I enjoyed Thirteen Seventy’s fifth song a lot. With an engaging vocal hook, and the verse’s picked guitar riff, I was reminded of Alice in Chains – particularly during the epic, passion-filled chorus. Clint has an impressive vocal range, proving able to hit hoarse, heavier moments, as well as clear, soulful melodies, with conviction and ease.
This set was a good mix of mid-tempo, ballads and heavier numbers. Fi was hitting hard in every heavy moment, truly working overtime to drive things home. I really dug Thirteen Seventy’s seventh song, though of course bass would have added more dimension. There was this catchy vocal hook in it that grabbed me; a magic moment that was repeated only a couple more times. I love sparse highlights like these in songs. It’s the kind of phenomenon where you’d listen to a record for that one part again and again, until suddenly you know the track off by heart, and love the whole thing.
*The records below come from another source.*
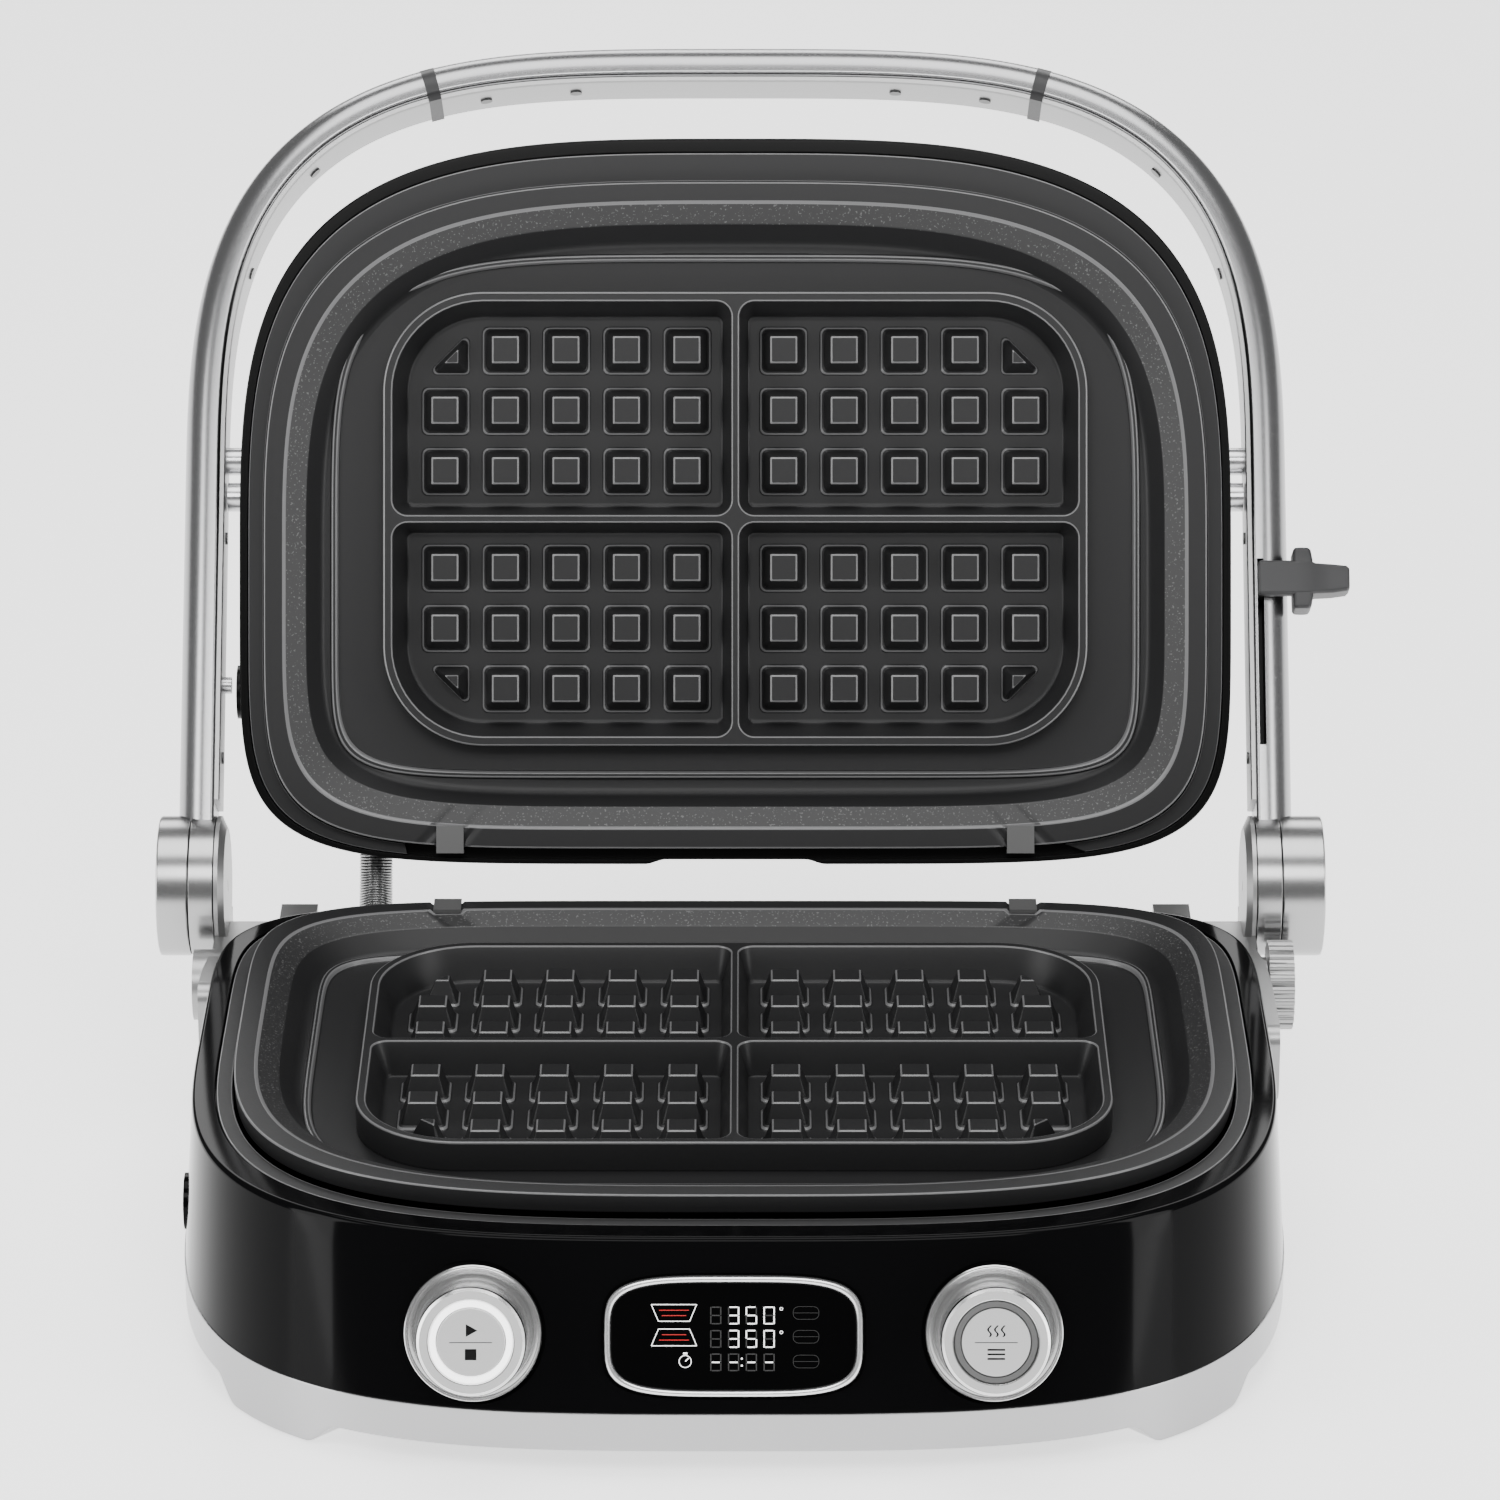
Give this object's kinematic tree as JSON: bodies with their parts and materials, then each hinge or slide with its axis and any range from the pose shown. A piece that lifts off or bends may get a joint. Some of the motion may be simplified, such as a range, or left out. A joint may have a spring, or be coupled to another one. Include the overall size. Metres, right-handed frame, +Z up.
{
  "type": "waffle maker",
  "caption": "Open contact waffle maker with two patterned plates, a bowed metal handle, a hinged lid that opens flat, a front display and push-button dials.",
  "frame": {"origin": "on the table, straight below the middle of the waffle mould", "axes": "+X to the right seen from the front, +Y to the back, +Z up; the front with the dials faces -Y"},
  "size_m": [0.3924, 0.4483, 0.3155],
  "materials": {
    "gloss_black": "glossy",
    "satin_black": "satin",
    "black_plastic": "matte",
    "dark_plastic": "satin",
    "silver_paint": "satin silver",
    "cast_silver": "satin die-cast",
    "handle_metal": "satin",
    "handle_strip": "satin",
    "barrel_metal": "turned satin",
    "knob_metal": "turned satin",
    "polished_trim": "polished",
    "brushed_cover": "brushed",
    "nonstick": "dark non-stick coating",
    "ring_grey": "satin dark grey",
    "screen": "glossy",
    "light_on": "lit",
    "light_off": "glossy",
    "board_green": "matte",
    "rubber": "matte",
    "steel": "satin",
    "heater_steel": "matte",
    "bright_sheet": "bright",
    "conduit_steel": "bright"
  },
  "bodies": {
    "base": {"base_housing": "gloss_black", "base_band": "silver_paint", "bottom_cover": "black_plastic", "foot_pads": "rubber", "base_screws": "steel", "lower_ring": "ring_grey", "lower_plate": "nonstick", "lower_element": "heater_steel", "lower_reflector": "bright_sheet", "lower_clips": "steel", "hinge_bracket_left": "cast_silver", "hinge_bracket_right": "cast_silver", "hinge_pins": "steel", "display_bezel": "polished_trim", "display_lens": "screen", "display_board": "board_green", "knob_skirts": "knob_metal", "encoders": "black_plastic", "power_board": "board_green", "base_posts": "steel", "cord_inlet": "rubber", "conduit_gland_base": "steel", "conduit": "conduit_steel", "lower_sensor": "steel"},
    "handle": {"arm_left": "handle_metal", "arm_right": "handle_metal", "grip": "handle_metal", "grip_rings": "dark_plastic", "arm_strip_left": "handle_strip", "arm_strip_right": "handle_strip", "grip_strip": "handle_strip", "strip_screws": "steel", "hinge_cap_left": "barrel_metal", "hinge_cap_right": "barrel_metal", "pivot_pins": "steel", "guide_stud": "steel"},
    "lid": {"lid_rim": "satin_black", "lid_cover": "brushed_cover", "lid_ring": "ring_grey", "upper_plate": "nonstick", "upper_element": "heater_steel", "upper_reflector": "bright_sheet", "upper_clips": "steel", "upper_sensor": "steel", "stop_pins": "steel", "conduit_gland_lid": "steel", "lid_posts": "steel"},
    "height_lever": {"height_lever": "dark_plastic"},
    "release_lever": {"release_lever": "cast_silver"},
    "knob_left": {"knob_cap_left": "knob_metal", "knob_ring_left": "light_on"},
    "knob_right": {"knob_cap_right": "knob_metal", "knob_ring_right": "light_off"},
    "button_left": {"knob_button_left": "knob_metal"},
    "button_right": {"knob_button_right": "knob_metal"},
    "lower_release": {"lower_release_button": "gloss_black"},
    "upper_release": {"upper_release_button": "satin_black"}
  },
  "joints": [
    {"name": "handle_hinge", "type": "hinge", "parent": "base", "child": "handle", "pos_m": [0, 0.121, 0.076], "axis": [1, 0, 0], "range_deg": [-67.8, 112.2], "deforming": ["conduit"]},
    {"name": "lid_tilt", "type": "hinge", "parent": "handle", "child": "lid", "pos_m": [0, 0.20326, 0.1948], "axis": [1, 0, 0], "range_deg": [-1.2, 1.2]},
    {"name": "height_lever_slide", "type": "slide", "parent": "handle", "child": "height_lever", "axis": [0, -0.5693, -0.8221], "range_m": [0, 0.048]},
    {"name": "release_lever_turn", "type": "hinge", "parent": "base", "child": "release_lever", "pos_m": [0.177, 0.086, 0.056], "axis": [1, 0, 0], "range_deg": [0, 25], "stiffness_Nm_per_rad": 0.2},
    {"name": "knob_left_turn", "type": "hinge", "parent": "base", "child": "knob_left", "pos_m": [-0.0771, -0.13622, 0.04306], "axis": [0, -0.9539, 0.3002], "continuous": true},
    {"name": "knob_right_turn", "type": "hinge", "parent": "base", "child": "knob_right", "pos_m": [0.0771, -0.13622, 0.04306], "axis": [0, -0.9539, 0.3002], "continuous": true},
    {"name": "button_left_push", "type": "slide", "parent": "knob_left", "child": "button_left", "axis": [0, 0.9539, -0.3002], "range_m": [0, 0.001], "stiffness_N_per_m": 800},
    {"name": "button_right_push", "type": "slide", "parent": "knob_right", "child": "button_right", "axis": [0, 0.9539, -0.3002], "range_m": [0, 0.001], "stiffness_N_per_m": 800},
    {"name": "lower_release_push", "type": "slide", "parent": "base", "child": "lower_release", "axis": [1, 0, 0], "range_m": [0, 0.002], "stiffness_N_per_m": 800},
    {"name": "upper_release_push", "type": "slide", "parent": "lid", "child": "upper_release", "axis": [1, 0, 0], "range_m": [0, 0.0015], "stiffness_N_per_m": 800}
  ]
}
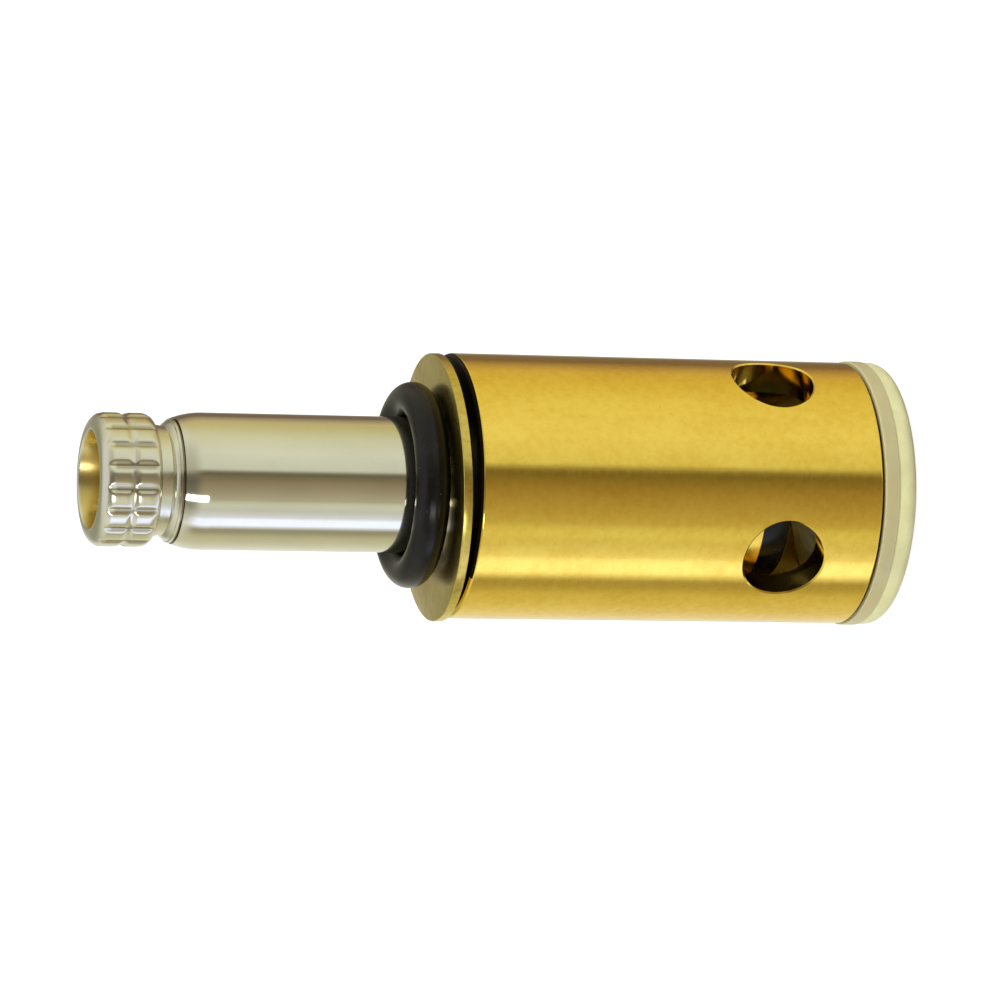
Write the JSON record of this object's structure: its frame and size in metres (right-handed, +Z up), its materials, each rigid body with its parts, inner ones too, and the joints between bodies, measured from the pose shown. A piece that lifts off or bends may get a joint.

In Medusa, I found another highlight; an epic rock ‘n’ roll mid-section that sounded like an ending (though I’m not sure if this was because there was no bass). Guitar fuzz crackled and seemed to be dying, hanging in the air for a superlong pause – until the band unexpectedly launched back into the song’s chorus. This bait-and-switch is the kind of moment that works really well live, playing with the crowd’s expectations and turning them on their heads.
Clint thanked the crowd before the band’s last track, Exit – a stripped back track that tumbled into some lushly heavy moments. All in all, I enjoyed Thirteen Seventy. It was cool to experience what must have been a unique show for the band. This was the first time I’ve seen them play, and I’m eager to experience them again as a three-piece. It’s difficult to review a band that you know is missing an important component, but I truly applaud them for playing a tight set. If a band still sounds good missing a third of its membership, and commits to playing a show even in the face of that, then it’s a band that cares about what it’s doing.
Thirteen Seventy’s next show is also Thursday 21st March, at the Beetle Bar, with Dameena and Trash Queen.